Davidson County lawyer John Terence Tennyson was censured on July 19 for numerous violations of the Rules of Professional Conduct while representing a client in a federal civil matter. The Tennessee Supreme Court found that Tennyson was not diligent in the preparation and filing of the matter and his nonlawyer assistant inappropriately discussed legal matters directly with the client. The client then terminated representation. After being terminated, Tennyson filed the case in state court without the client’s consent. He also failed to timely serve summons on defendants and failed to formally withdraw from the action. The case was ultimately dismissed for lack of prosecution.
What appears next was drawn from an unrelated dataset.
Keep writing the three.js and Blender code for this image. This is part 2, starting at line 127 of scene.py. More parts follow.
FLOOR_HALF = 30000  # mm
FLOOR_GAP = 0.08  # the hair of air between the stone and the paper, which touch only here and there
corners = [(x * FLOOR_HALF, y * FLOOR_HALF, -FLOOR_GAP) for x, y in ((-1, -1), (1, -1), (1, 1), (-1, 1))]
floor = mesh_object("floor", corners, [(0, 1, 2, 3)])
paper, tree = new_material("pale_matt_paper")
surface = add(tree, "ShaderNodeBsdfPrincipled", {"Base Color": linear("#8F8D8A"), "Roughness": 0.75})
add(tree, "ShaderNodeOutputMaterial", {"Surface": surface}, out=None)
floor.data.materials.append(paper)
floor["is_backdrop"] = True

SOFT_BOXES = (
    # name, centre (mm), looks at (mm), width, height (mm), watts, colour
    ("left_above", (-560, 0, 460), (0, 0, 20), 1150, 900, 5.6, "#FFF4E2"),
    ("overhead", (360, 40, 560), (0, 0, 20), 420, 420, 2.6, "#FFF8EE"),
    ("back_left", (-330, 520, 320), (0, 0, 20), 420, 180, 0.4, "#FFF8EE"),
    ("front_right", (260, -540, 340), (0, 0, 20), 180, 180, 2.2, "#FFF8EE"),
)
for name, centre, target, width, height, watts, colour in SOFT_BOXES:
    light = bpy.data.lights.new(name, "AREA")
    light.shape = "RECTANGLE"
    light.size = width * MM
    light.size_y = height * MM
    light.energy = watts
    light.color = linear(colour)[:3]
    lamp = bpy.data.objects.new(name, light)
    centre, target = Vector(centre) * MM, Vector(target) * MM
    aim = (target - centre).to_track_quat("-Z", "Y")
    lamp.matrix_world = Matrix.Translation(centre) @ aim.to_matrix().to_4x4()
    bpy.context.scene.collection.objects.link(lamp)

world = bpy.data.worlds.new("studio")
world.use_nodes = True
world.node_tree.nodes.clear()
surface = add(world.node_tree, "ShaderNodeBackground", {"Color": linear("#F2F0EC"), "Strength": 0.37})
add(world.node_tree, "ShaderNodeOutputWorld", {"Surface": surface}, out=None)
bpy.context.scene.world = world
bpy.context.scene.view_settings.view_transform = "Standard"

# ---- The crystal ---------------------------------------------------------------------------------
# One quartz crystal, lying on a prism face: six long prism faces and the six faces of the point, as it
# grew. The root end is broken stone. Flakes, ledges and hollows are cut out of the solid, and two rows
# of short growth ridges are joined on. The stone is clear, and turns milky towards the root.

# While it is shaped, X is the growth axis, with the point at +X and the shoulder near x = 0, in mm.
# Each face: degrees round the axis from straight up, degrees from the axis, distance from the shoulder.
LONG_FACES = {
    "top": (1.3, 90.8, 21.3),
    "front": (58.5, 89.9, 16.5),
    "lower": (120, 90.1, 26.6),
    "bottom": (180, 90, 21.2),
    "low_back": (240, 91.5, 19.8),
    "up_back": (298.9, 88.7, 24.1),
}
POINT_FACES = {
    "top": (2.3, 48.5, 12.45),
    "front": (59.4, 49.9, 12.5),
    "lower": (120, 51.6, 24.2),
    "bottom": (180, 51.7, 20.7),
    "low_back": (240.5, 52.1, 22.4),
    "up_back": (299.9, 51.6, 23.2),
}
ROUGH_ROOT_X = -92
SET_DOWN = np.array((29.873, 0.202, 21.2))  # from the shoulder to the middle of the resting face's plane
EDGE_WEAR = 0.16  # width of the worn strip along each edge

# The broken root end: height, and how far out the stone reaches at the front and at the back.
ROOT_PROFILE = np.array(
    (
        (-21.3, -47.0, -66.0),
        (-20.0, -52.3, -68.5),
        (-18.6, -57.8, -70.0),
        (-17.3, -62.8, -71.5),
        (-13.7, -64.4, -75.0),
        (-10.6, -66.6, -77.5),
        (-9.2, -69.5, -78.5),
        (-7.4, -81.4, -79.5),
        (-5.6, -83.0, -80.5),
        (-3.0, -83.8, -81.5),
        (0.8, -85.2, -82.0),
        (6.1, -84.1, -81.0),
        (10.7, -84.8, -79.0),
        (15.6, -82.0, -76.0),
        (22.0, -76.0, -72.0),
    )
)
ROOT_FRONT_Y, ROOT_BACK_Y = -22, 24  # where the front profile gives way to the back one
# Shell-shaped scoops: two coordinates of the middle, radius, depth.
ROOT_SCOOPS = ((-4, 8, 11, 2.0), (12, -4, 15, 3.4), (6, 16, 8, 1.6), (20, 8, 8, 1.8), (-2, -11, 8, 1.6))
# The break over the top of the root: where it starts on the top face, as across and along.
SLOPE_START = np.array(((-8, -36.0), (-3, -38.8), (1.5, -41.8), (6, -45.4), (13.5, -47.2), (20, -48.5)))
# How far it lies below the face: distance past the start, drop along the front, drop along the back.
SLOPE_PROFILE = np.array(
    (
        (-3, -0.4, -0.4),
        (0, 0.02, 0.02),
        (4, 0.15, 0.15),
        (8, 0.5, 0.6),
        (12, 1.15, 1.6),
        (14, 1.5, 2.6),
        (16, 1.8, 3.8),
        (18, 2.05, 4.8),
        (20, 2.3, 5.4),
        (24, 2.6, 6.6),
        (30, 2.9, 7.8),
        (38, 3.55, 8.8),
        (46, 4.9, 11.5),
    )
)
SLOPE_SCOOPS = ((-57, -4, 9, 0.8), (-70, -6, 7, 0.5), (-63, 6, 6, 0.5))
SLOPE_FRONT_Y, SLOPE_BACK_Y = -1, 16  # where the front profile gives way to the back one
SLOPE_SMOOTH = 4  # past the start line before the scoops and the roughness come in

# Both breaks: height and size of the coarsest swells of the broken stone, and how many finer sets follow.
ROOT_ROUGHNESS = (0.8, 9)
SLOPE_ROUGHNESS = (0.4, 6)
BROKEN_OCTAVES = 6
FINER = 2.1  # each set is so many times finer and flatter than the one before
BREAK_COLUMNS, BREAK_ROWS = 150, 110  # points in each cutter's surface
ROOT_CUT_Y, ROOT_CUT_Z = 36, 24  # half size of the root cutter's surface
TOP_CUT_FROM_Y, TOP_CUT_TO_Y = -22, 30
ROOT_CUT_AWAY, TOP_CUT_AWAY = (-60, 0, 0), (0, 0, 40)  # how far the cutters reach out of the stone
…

Tennyson’s actions were determined to violate Rules of Professional Conduct 1.2, 1.3, 1.4, 1.5, 1.15(d), 1.16, 3.2, 3.4(c), 5.3 and 8.4(a)(d). In addition to imposing the censure, the Tennessee Supreme Court directed Tennyson to reimburse $2,500 in fees to the client.

Administrative Suspensions

Notice of attorneys suspended for, and reinstated from, administrative violations – including failure to pay the Board of Professional Responsibility licensing and inactive fees, file the required IOLTA report, comply with continuing legal education requirements, and pay the Tennessee professional privilege tax – is on the TBA website at www.tba.org/directory-listing/administrative-suspension-lists.